STATED TASK
Within the listing below, locate all lines containing the word "bending". Copy each one.

DATA
- - - - -

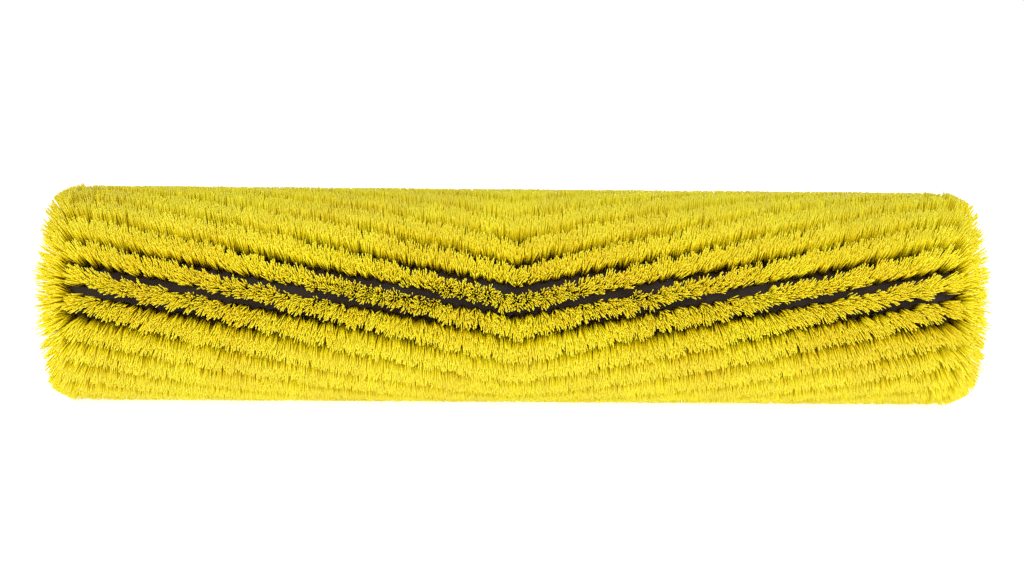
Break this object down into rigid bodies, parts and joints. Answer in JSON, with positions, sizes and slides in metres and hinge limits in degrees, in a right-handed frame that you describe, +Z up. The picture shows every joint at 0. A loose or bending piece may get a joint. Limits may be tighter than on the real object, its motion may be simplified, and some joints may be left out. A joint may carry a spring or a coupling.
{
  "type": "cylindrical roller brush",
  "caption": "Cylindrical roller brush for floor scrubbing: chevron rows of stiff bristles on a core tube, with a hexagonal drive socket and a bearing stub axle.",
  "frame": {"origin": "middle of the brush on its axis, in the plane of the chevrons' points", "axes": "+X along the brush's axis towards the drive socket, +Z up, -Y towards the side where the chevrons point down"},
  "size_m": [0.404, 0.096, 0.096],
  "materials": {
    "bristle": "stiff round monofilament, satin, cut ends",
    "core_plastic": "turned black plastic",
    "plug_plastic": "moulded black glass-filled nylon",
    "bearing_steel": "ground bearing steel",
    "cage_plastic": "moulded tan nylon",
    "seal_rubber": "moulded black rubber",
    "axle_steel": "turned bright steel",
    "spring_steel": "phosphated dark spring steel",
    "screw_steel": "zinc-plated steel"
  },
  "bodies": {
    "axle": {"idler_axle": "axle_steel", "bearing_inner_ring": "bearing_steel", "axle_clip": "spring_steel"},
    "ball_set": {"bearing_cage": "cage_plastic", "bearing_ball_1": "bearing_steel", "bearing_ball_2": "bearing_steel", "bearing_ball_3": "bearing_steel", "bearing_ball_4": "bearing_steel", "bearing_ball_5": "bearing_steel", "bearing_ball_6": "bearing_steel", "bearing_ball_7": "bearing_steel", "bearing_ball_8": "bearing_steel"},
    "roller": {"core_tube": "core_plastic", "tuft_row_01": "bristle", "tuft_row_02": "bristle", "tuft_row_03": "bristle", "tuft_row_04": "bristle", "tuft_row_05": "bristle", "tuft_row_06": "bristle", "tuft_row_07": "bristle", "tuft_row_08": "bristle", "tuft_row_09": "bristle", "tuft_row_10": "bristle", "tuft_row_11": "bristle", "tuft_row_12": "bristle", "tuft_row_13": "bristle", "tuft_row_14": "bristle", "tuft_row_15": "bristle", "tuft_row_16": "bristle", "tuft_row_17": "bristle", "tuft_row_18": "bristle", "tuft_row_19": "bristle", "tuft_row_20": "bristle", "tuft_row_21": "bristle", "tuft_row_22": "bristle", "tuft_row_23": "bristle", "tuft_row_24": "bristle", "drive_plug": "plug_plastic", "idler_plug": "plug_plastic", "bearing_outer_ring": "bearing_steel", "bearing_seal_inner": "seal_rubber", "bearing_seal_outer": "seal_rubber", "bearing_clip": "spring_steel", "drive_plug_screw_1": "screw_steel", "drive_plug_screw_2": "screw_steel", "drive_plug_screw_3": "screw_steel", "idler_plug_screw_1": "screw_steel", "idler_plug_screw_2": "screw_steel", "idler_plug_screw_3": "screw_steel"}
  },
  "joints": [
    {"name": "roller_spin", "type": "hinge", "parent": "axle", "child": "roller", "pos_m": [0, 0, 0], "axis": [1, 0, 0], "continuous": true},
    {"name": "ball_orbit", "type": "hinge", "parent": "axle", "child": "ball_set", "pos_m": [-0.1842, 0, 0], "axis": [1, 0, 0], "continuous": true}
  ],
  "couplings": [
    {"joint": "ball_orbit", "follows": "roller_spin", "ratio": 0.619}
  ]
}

- - - - -

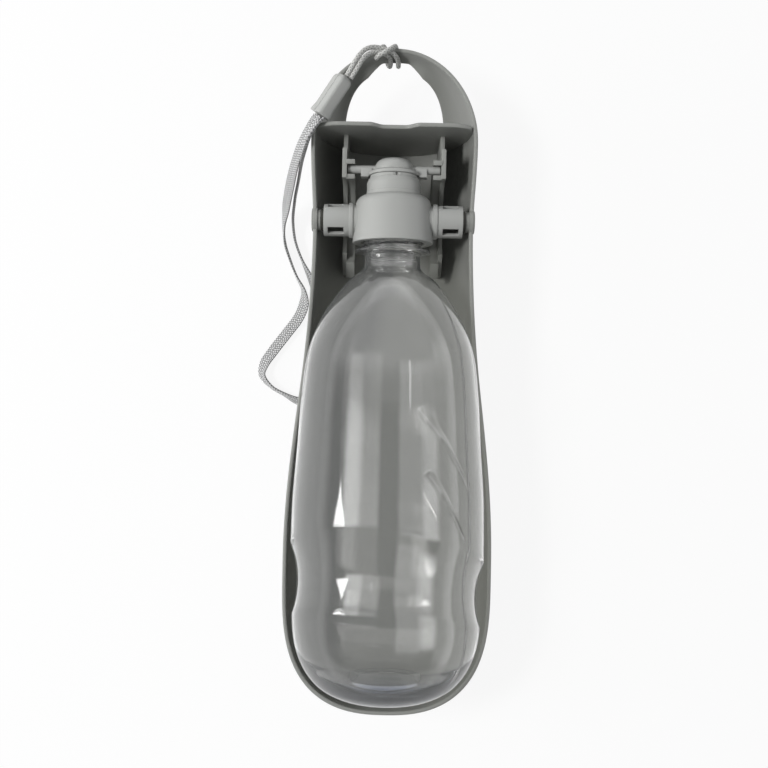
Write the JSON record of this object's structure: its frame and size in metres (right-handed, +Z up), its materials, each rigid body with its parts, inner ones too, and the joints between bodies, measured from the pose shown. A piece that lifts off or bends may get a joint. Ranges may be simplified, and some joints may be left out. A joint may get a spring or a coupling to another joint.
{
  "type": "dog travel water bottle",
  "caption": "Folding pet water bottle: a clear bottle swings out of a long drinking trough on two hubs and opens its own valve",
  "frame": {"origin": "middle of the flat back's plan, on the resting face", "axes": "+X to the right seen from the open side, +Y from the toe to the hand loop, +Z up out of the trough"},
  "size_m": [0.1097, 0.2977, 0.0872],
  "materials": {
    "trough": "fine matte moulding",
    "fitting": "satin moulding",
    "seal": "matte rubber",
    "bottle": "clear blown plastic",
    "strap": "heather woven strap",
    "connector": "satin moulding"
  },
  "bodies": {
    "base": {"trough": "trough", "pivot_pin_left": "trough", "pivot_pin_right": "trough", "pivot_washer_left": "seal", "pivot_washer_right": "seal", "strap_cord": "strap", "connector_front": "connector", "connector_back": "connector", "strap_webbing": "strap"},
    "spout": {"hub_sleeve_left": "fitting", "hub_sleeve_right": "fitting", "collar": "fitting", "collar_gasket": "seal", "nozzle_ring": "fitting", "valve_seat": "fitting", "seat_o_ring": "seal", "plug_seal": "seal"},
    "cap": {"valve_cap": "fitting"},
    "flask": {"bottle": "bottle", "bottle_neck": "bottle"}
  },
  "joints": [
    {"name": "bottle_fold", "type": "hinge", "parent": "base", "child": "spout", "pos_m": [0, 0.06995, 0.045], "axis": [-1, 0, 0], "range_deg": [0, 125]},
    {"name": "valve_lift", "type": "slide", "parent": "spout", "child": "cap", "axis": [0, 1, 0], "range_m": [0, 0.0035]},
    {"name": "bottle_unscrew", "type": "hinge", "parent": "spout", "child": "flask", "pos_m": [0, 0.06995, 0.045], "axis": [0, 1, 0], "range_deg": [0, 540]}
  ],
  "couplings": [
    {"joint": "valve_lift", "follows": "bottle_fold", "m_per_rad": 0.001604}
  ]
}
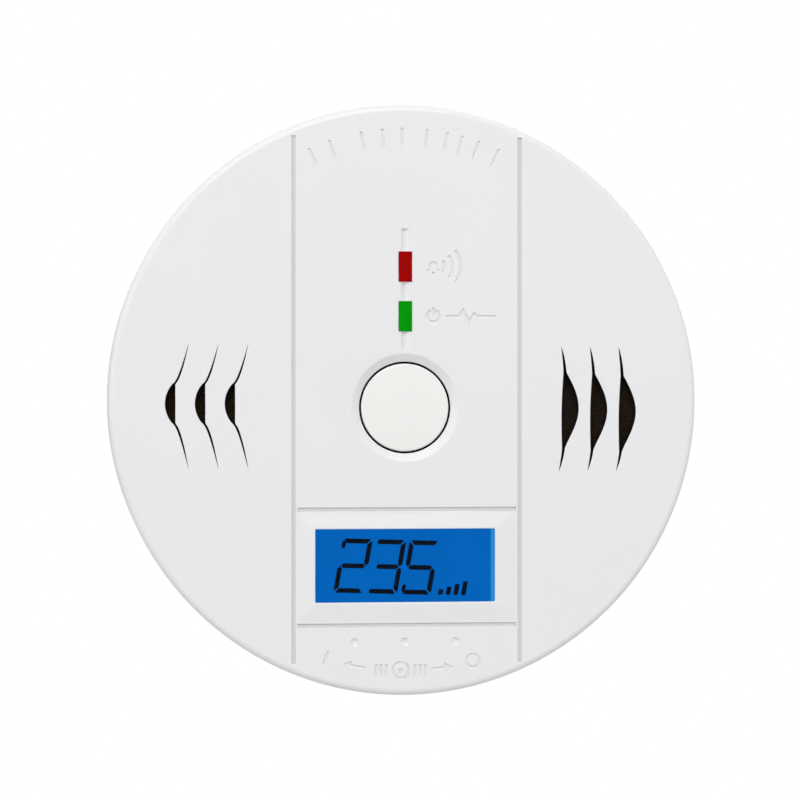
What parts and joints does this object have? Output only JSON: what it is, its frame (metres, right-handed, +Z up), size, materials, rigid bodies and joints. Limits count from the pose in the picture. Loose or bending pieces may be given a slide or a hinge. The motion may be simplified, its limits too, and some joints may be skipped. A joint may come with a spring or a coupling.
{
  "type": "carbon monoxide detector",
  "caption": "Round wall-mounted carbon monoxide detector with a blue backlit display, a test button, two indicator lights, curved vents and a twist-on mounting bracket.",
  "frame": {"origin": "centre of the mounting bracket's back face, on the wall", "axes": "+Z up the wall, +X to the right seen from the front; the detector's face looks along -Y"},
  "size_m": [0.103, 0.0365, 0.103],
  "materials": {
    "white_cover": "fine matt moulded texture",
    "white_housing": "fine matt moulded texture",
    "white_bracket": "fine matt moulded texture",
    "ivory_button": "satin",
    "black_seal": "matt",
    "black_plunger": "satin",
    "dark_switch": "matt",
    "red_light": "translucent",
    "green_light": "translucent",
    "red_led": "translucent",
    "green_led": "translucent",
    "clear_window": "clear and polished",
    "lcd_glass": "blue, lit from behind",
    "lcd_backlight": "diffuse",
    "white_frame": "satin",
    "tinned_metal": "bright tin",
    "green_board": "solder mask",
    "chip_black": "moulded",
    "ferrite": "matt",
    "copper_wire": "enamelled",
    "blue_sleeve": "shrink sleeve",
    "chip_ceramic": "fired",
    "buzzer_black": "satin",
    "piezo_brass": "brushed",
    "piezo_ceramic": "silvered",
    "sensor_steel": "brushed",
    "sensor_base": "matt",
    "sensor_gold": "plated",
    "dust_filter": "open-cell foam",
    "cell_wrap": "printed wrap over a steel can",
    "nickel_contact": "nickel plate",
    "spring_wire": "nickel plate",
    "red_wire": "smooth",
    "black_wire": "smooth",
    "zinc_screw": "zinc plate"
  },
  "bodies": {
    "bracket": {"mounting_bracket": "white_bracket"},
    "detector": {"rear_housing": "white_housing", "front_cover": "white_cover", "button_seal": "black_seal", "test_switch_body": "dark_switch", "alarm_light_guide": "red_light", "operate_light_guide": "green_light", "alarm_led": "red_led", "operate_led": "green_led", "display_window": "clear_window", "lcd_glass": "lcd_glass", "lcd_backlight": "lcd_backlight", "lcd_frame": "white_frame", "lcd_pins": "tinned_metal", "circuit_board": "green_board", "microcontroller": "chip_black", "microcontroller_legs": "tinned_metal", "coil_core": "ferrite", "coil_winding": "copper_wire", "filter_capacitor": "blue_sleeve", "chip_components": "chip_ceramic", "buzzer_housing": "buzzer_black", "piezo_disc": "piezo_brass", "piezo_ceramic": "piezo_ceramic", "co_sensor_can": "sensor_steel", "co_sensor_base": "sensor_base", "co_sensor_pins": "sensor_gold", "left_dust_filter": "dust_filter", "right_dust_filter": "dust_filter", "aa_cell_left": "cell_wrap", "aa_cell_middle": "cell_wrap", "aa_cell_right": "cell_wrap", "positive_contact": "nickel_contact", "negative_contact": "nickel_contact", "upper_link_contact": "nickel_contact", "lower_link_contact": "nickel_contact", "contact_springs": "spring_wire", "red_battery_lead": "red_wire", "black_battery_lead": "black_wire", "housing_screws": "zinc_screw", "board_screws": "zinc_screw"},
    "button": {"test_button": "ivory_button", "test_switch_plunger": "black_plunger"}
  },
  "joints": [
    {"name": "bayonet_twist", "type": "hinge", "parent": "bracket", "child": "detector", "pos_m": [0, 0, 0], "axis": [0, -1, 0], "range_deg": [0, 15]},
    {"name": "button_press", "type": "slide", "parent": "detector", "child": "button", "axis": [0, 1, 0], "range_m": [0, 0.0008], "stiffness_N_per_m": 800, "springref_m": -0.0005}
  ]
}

- - - - -

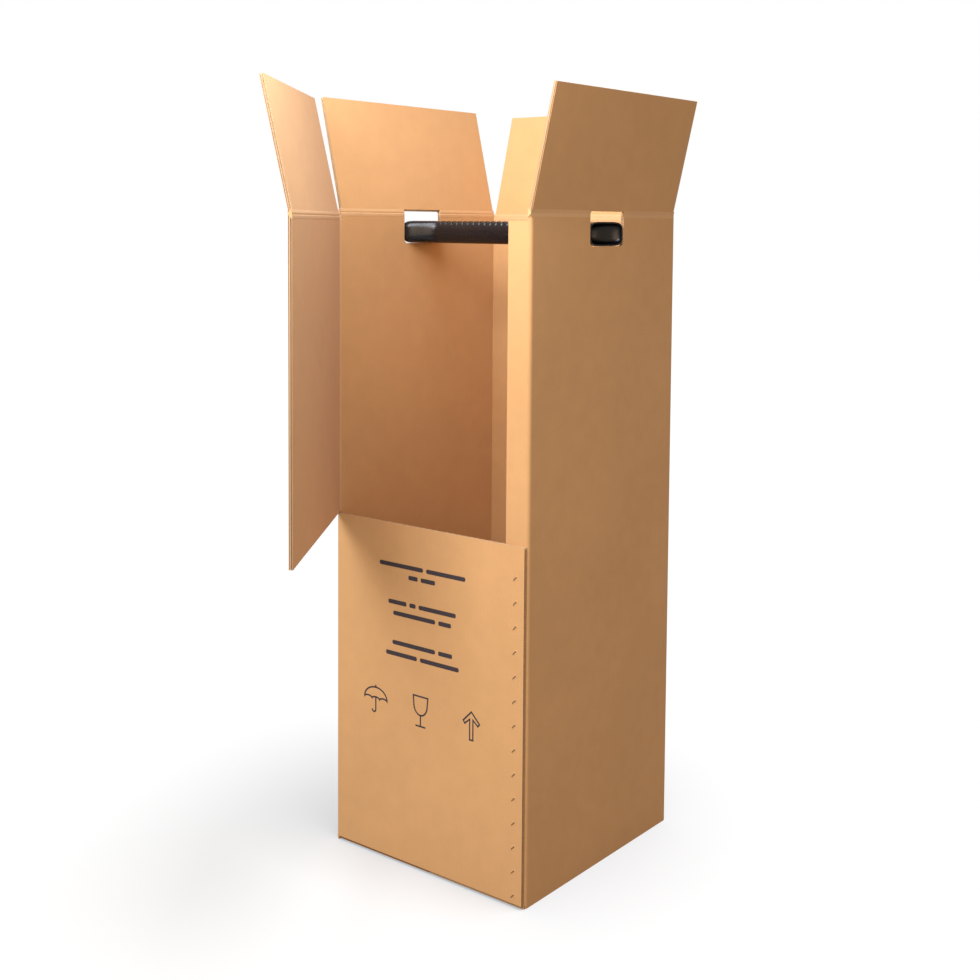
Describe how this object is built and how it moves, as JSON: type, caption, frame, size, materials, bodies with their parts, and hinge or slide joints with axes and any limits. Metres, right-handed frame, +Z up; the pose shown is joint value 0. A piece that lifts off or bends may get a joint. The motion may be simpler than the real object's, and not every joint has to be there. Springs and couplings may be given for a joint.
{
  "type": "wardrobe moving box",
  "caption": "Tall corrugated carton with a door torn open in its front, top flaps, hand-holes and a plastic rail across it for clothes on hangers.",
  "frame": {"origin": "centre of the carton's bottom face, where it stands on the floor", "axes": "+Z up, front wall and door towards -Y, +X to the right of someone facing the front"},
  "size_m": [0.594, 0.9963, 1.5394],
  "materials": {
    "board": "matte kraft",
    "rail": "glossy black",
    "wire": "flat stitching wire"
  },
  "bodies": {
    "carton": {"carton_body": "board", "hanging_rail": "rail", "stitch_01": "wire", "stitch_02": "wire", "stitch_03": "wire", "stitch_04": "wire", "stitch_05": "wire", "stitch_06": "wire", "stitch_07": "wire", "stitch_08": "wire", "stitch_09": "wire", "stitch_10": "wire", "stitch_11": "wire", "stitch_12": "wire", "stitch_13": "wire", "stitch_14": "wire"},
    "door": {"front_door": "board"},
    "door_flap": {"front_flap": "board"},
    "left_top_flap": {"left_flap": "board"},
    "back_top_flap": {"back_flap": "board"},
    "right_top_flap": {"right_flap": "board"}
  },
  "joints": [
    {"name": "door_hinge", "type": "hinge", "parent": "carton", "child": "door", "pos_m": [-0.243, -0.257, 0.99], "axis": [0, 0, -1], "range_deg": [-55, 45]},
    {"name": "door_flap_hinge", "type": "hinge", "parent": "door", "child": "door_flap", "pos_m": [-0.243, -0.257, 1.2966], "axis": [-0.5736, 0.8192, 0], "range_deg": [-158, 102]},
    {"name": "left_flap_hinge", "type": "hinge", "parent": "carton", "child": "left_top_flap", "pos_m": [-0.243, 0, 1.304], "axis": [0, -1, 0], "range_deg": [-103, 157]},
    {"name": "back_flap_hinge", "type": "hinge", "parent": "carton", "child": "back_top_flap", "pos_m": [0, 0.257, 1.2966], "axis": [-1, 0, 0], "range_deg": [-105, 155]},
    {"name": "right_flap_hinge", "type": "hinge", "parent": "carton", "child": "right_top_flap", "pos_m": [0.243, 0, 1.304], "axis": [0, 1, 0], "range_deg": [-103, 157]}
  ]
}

- - - - -

SOLUTION BELOW
Break this object down into rigid bodies, parts and joints. Answer in JSON, with positions, sizes and slides in metres and hinge limits in degrees, in a right-handed frame that you describe, +Z up. The picture shows every joint at 0. A loose or bending piece may get a joint. Limits may be tighter than on the real object, its motion may be simplified, and some joints may be left out. A joint may carry a spring or a coupling.
What parts and joints does this object have? Output only JSON: what it is, its frame (metres, right-handed, +Z up), size, materials, rigid bodies and joints. Limits count from the pose in the picture. Loose or bending pieces may be given a slide or a hinge. The motion may be simplified, its limits too, and some joints may be skipped. A joint may come with a spring or a coupling.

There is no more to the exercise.